Rheinische Post - Wesel/Dinslaken
Die Strafe fürs Überleben
Alexej Nawalny wird in Moskau zu einer Haftstrafe verurteilt. Seinen Auftritt im Gerichtssaal nutzt der Oppositionelle, um Präsident Putin zu verspotten: Der werde als „Wladimir, der Vergifter der Unterhosen“in die Geschichte eingehen.
MOSKAU (dpa) Der Kremlkritiker Alexej Nawalny muss nach einem Urteil eines Moskauer Gerichts dreieinhalb Jahre in ein Straflager. Der 44-Jährige habe mehrfach gegen Bewährungsauflagen in einem früheren Strafverfahren von 2014 verstoßen, teilte das Gericht mit. Deshalb wurde eine Bewährungs- in eine echte Haftstrafe umgewandelt. „Ich war in Deutschland in Behandlung“, hatte Nawalny dazu im Gerichtssaal vor dem Urteil der vom Kreml eingesetzten Richterin Natalia Repnikowa gesagt. Der Gegner von Präsident Wladimir Putin hatte sich in Berlin und Baden-württemberg fünf Monate lang von einem Anschlag mit dem Kampfstoff Nowitschok erholt.
Nawalny, der das Urteil still aufnahm, nutzte seinen emotionalen Auftritt vor Gericht für einen neuen Angriff auf Putin. Der Präsident werde als „Wladimir, der Vergifter der Unterhosen“in die Geschichte eingehen, sagte Nawalny. Er erinnerte daran, dass er im August nur knapp einen Mordanschlag mit dem Nervengift überlebte. Für das Attentat macht er Putin und Agenten des Inlandsgeheimdienstes FSB verantwortlich. Das „Killerkommando“soll seine Unterhose mit dem Gift benetzt haben. „Sein einziges Kampfinstrument ist das Töten“, sagte Nawalny über Putin. Nawalny sieht den Prozess als Strafe des Kreml dafür, dass er nicht gestorben ist. Putin und der FSB hatten die Anschlagsvorwürfe zurückgewiesen.

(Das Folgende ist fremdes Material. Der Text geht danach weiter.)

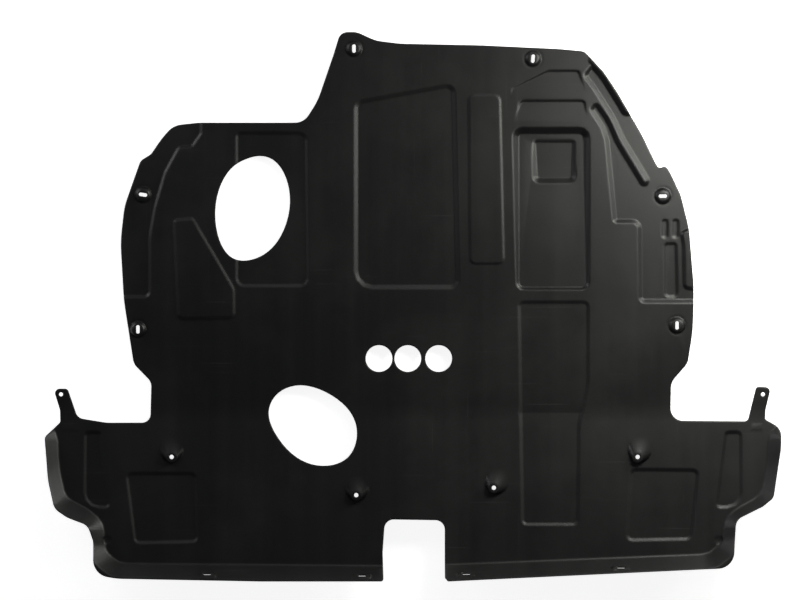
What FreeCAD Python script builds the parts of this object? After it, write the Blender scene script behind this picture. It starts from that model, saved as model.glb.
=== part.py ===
"""Engine splash shield: one moulded plastic sheet, drawn in millimetres.

The sheet lies engine side up, with +X across the vehicle, +Y to its rear and +Z up. The relief is drawn
once and built twice, as the upper skin and as the lower skin one wall thickness under it. The sheet is
what lies between the two, cut to the outline and pierced.
"""

import FreeCAD, Part
import math
import os

Vector = FreeCAD.Vector

# Wall
WALL = 3.0

# Eased folds: radius of the arc and the number of flats that it is drawn as
SHARP = (0.0, 1)
CROWN = (4.0, 2)
SOFT_CROWN = (4.0, 1)
FOOT = (1.5, 1)
FLANGE_FOOT = (6.0, 2)
DOME_CROWN = (3.0, 1)

# Rounded corners of the relief: the most that one flat turns, in degrees, and the flats of a full circle
CORNER_TURN = 30.0
CIRCLE_FLATS = 16

# Side profile: level from the rear edge to the bend, then climbing to the front
FRONT_PITCH = 6.5
FRONT_BEND_Y = -160.0
FRONT_BEND_RADIUS = 250.0

# Slopes of the moulded walls, from the level
PAN_SLOPE = 46.0
STEP_SLOPE = 36.0
SOFT_SLOPE = 24.0
FLANGE_SLOPE = 47.0

# Depths and heights of the relief
PAN_DEPTH = 10.0
PAN_FRONT_DEPTH = 4.0
SCOOP_DEPTH = 4.0
OUTER_FIELD_DEPTH = 4.5
LEFT_FIELD_DEPTH = 3.0
TERRACE_DEPTH = 3.0
CENTRE_DEPTH = 3.0
CHANNEL_DEPTH = 2.0
RECESS_DEPTH = 2.2
GROOVE_DEPTH = 2.0
FLUTE_DEPTH = 1.6
FLANGE_HEIGHT = 27.0
RIM_HEIGHT = 7.0
SIDE_RIM_HEIGHT = 4.0
PAD_HEIGHT = 2.2
PANEL_HEIGHT = 1.4

# Fastener seats
DISH_RADIUS = 17.5
DISH_DEPTH = 1.6
DISH_SLOPE = 32.0
DOME_RADIUS = 12.5
DOME_HEIGHT = 5.5
DOME_SLOPE = 54.5
CONE_RADIUS = 18.0
CONE_SEAT_RADIUS = 8.5
CONE_RISE = 9.0
CONE_SLOPE = 71.5
CONE_BURY = 6.0
BOLT_HOLE = 6.4
TAB_HOLE = 6.0
SLOT_WIDTH = 5.2
SLOT_LENGTH = 12.6

# Slots in the turned-up lip, each on a small raised pad
LIP_SLOT_WIDTH = 4.4
LIP_SLOT_LENGTH = 13.0
LIP_SLOT_RUN = 16.5
LIP_PAD_HEIGHT = 1.4

# Dimples at the front corners and pads at the roots of the tabs
DIMPLE_RADIUS = 8.0
DIMPLE_DEPTH = 2.0
DIMPLE_SLOPE = 30.0
ROOT_PAD_HEIGHT = 1.6

# Service openings
DRAIN_HOLE = 40.0
DRAIN_X = (-51.0, -7.8, 38.5)
DRAIN_Y = -78.8

# Tab holes
TAB_X = (-528.0, 525.0)
TAB_Y = -132.5

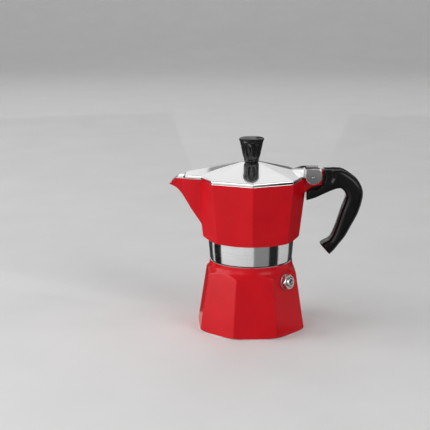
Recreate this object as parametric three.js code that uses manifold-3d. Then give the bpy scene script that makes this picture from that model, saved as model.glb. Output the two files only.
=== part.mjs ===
// A stovetop moka pot for three cups, as an assembly of its separate pieces.
// Millimetres, +Z up. The origin is the centre of the boiler's underside,
// +X points to the handle and -X to the spout.
import * as THREE from 'three';
import { mergeVertices } from 'three/addons/utils/BufferGeometryUtils.js';
import Module from 'manifold-3d';

const wasm = await Module();
wasm.setup();

// ---------------------------------------------------------------- driving dimensions
const DEG = Math.PI / 180;
const GAP = 0.3; // between touching pieces
const ROUND = 36; // sides of a large turned surface
const SMALL_ROUND = 20; // sides of a small turned surface
const OCTAGON = 8;
const BEYOND = 30; // how far a cutter reaches past what it cuts

// boiler
const BOILER_CORNER = 47; // octagon's corner radius at the foot
const BOILER_TAPER = 0.16; // corner radius lost for each millimetre of height
const BOILER_TURN = 3.2 * DEG; // where the boiler stops when it is screwed home
const BOILER_WALL = 3.4;
const BOILER_FLOOR = 3.6;
const SHOULDER_TOP = 58.6;
const NECK_RADIUS = 30.2;
const NECK_BORE = 27.6;
const BOILER_RIM = 71;

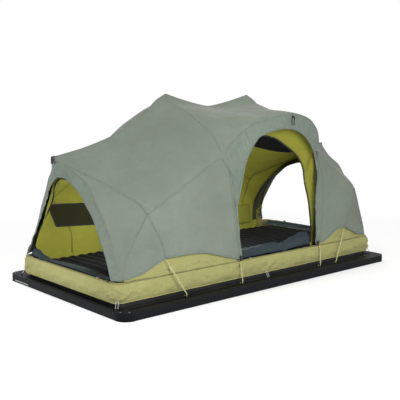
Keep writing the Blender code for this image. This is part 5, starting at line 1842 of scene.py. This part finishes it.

Richterin Repnikowa forderte den Oppositionellen auf, vor Gericht keine Politik zu machen. Nawalny dagegen appellierte an die Menschen, ihre Angst zu überwinden. Vor Ort agierte ein beispielloses Polizeiaufgebot. Hundertschaften der auf Anti-terror-einsätze spezialisierten Sonderpolizei Omon bewachten das Moskauer Stadtgericht und sperrten es weiträumig mit Metallgittern ab. Die Staatsmacht rüstete sich so gegen Proteste von Nawalnys Unterstützern. Das unabhängige Portal Ovdinfo.org berichtete von mehr als 300 Festnahmen allein am Dienstag. Am Abend wurde auch das Zentrum in Moskau samt Rotem Platz abgeriegelt.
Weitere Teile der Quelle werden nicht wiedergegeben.